If it's way better than the current fire then i'll get it. If it's just a bit same naaaaaah I'll stick with my current fire. Still so happy with it


----------



## corkyb (Apr 25, 2009)

LDB said:


> I've been using my PW so much the battery was dead on my original Fire. I just got a new camera that doesn't come with a manual (cheap bums) so I put the pdf on both PW and Fire. It is much clearer on the Fire. That has me debating the current Fire HD at $159 for an even better image. That leads to debating the current large screen Fire although that's a big jump to $269.
> 
> I care nothing about even one camera much less two so that is -459.67 degrees in considering a new one.
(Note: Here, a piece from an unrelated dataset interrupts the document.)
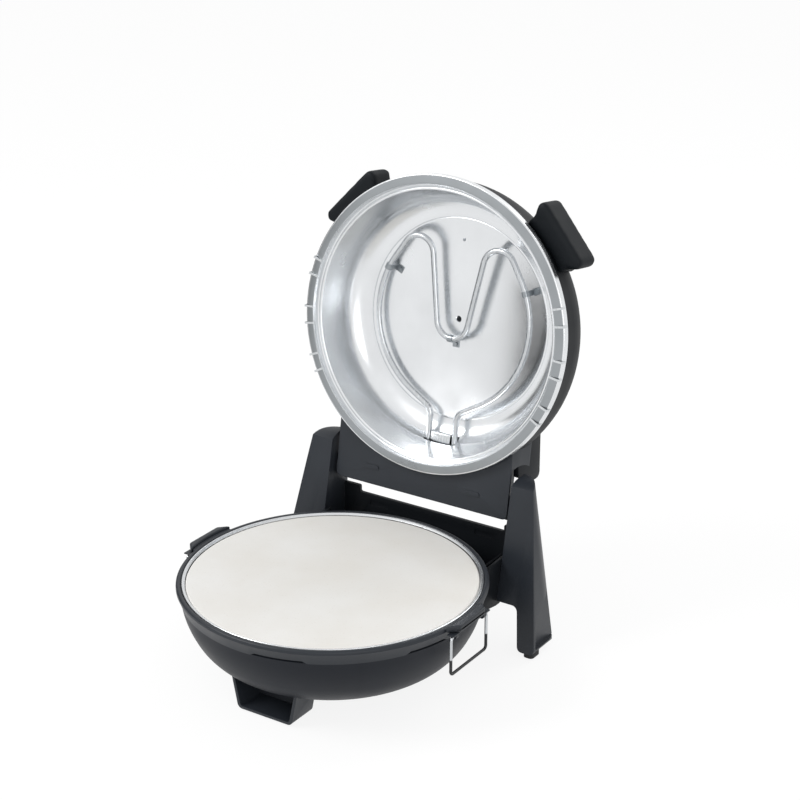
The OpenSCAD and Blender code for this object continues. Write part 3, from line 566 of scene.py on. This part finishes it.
# gussets that tie the bowl to the arms
gussetShape = {"inner": 113.0, "thickness": 4.2, "edge": 0.8,
               "outline": ((84, -57.5), (96, -26), (120, -25), (125, -12), (158, -10), (149, -63),
                           (141, -63), (112, -58.5))}
sidePlates("gusset", gussetShape, gussetShape["outline"], "base")

# cheeks of the hinge housing, which close the open ends of its claws behind the arms
cheekShape = {"inner": 105.5, "thickness": 6.2, "edge": 1.0, "near": 192.0, "far": 240.0, "low": 53.0,
              "high": 113.0, "corner": 7.0}


def cheekOutline(c):
    corner, near, far, low, high = c["corner"], c["near"], c["far"], c["low"], c["high"]
    return (arc((far - corner, high - corner), corner, 0, 90)
            + [(near + 22, high), (near, high - 16), (near, low + 16)]
            + arc((near + 24 + corner, low + corner), corner, 250, 270, 2)
            + arc((far - corner, low + corner), corner, 270, 360))


sidePlates("cheek", cheekShape, cheekOutline(cheekShape), "lid")
print("base dressed")

# stage: pale floor and soft studio light, places in metres and powers in watts
stageSetup = {"floorSize": 12, "floorDrop": 0.0004, "paper": 0.88, "worldLight": 0.62, "floorGlow": 0.82,
              "floorWhite": 1.06}
lampSetup = {
    "key": {"place": (-1.5, -1.5, 2.0), "target": (0, 0, 0.2), "size": 1.4, "power": 34},
    "fill": {"place": (1.8, -1.6, 1.0), "target": (0, 0, 0.2), "size": 1.6, "power": 9},
    "back": {"place": (0.6, 1.8, 1.8), "target": (0, 0, 0.3), "size": 1.2, "power": 10},
}


# the rays that see the backdrop white: camera, glossy and transmission rays
def seenRays(tree):
    path = addNode(tree, "ShaderNodeLightPath")
    first = addNode(tree, "ShaderNodeMath", {"operation": "MAXIMUM"},
                    {0: (path, "Is Camera Ray"), 1: (path, "Is Transmission Ray")})
    return addNode(tree, "ShaderNodeMath", {"operation": "MAXIMUM"},
                   {0: (first, 0), 1: (path, "Is Glossy Ray")})


def makeFloor(setup):
    bm = bmesh.new()
    bmesh.ops.create_grid(bm, x_segments=1, y_segments=1, size=setup["floorSize"] / 2)
    mesh = bpy.data.meshes.new("floor")
    bm.to_mesh(mesh)
    bm.free()
    floor = bpy.data.objects.new("floor", mesh)
    floor.location.z = -setup["floorDrop"]
    bpy.context.scene.collection.objects.link(floor)
    material, tree = startMaterial("backdrop_paper")[:2]
    paper = addNode(tree, "ShaderNodeBsdfDiffuse", {"Color": [setup["paper"]] * 3 + [1]})
    glow = addNode(tree, "ShaderNodeEmission", {"Color": (1, 1, 1, 1), "Strength": setup["floorWhite"]})
    share = addNode(tree, "ShaderNodeMath", {"operation": "MULTIPLY", 1: setup["floorGlow"]},
                    {0: (seenRays(tree), 0)})
    mixed = addNode(tree, "ShaderNodeMixShader", links={0: (share, 0), 1: (paper, 0), 2: (glow, 0)})
    finishMaterial(tree, mixed)
    mesh.materials.append(material)


def makeWorld(setup):
    world = bpy.data.worlds.new("studio")
    bpy.context.scene.world = world
    world.use_nodes = True
    tree = world.node_tree
    tree.nodes.clear()
    plain, white = (addNode(tree, "ShaderNodeBackground", {"Color": (1, 1, 1, 1), "Strength": strength})
                    for strength in (setup["worldLight"], 1.0))
    mixed = addNode(tree, "ShaderNodeMixShader", links={0: (seenRays(tree), 0), 1: (plain, 0), 2: (white, 0)})
    addNode(tree, "ShaderNodeOutputWorld", links={"Surface": (mixed, 0)})


def makeLamps(lamps):
    for name, setup in lamps.items():
        data = bpy.data.lights.new(name, "AREA")
        data.shape, data.size, data.energy = "DISK", setup["size"], setup["power"]
        light = bpy.data.objects.new(name, data)
        aim = (Vector(setup["target"]) - Vector(setup["place"])).to_track_quat("-Z", "Y").to_matrix().to_4x4()
        light.matrix_world = Matrix.Translation(setup["place"]) @ aim
        bpy.context.scene.collection.objects.link(light)


# studio flag: a matt board that only the polished metal sees, as a dark band in its reflection
flagSetup = {"low": (-0.85, -0.6, 0.0), "along": (-0.2, 1.15, 0), "height": 0.55, "tone": 0.06}


def makeFlag(name, setup):
    low, along, up = Vector(setup["low"]), Vector(setup["along"]), Vector((0, 0, setup["height"]))
    mesh = bpy.data.meshes.new(name)
    mesh.from_pydata([low, low + along, low + along + up, low + up], [], [(0, 1, 2, 3)])
    board = bpy.data.objects.new(name, mesh)
    bpy.context.scene.collection.objects.link(board)
    for rays in ("visible_camera", "visible_diffuse", "visible_shadow", "visible_transmission"):
        setattr(board, rays, False)
    material, tree = startMaterial(name + "_felt")[:2]
    felt = addNode(tree, "ShaderNodeEmission", {"Color": [setup["tone"]] * 3 + [1], "Strength": 1.0})
    finishMaterial(tree, felt)
    mesh.materials.append(material)


makeFloor(stageSetup)
makeWorld(stageSetup)
makeLamps(lampSetup)
makeFlag("flagLeft", flagSetup)
bpy.context.scene.view_settings.view_transform = "Standard"
print("stage set")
The same goes for speakers. I don't do music or videos with it. I can't think of anything I might need or want that isn't already on them.
> 
> The big question for me personally is whether the screen of the HD is enough better than the already good original to make that jump while the deals seem fairly good.


Do you know you can trade in your original Fire for$100 off the large Fire HD now? I doubt that will be the deal when the new ones come out, but based on what you were expressing, you might want to do that.


----------



## LDB (Oct 28, 2008)

I am thinking about the 7" which has a $55 trade in and would either sell mine for probably more than that or give it to one of my kids.


----------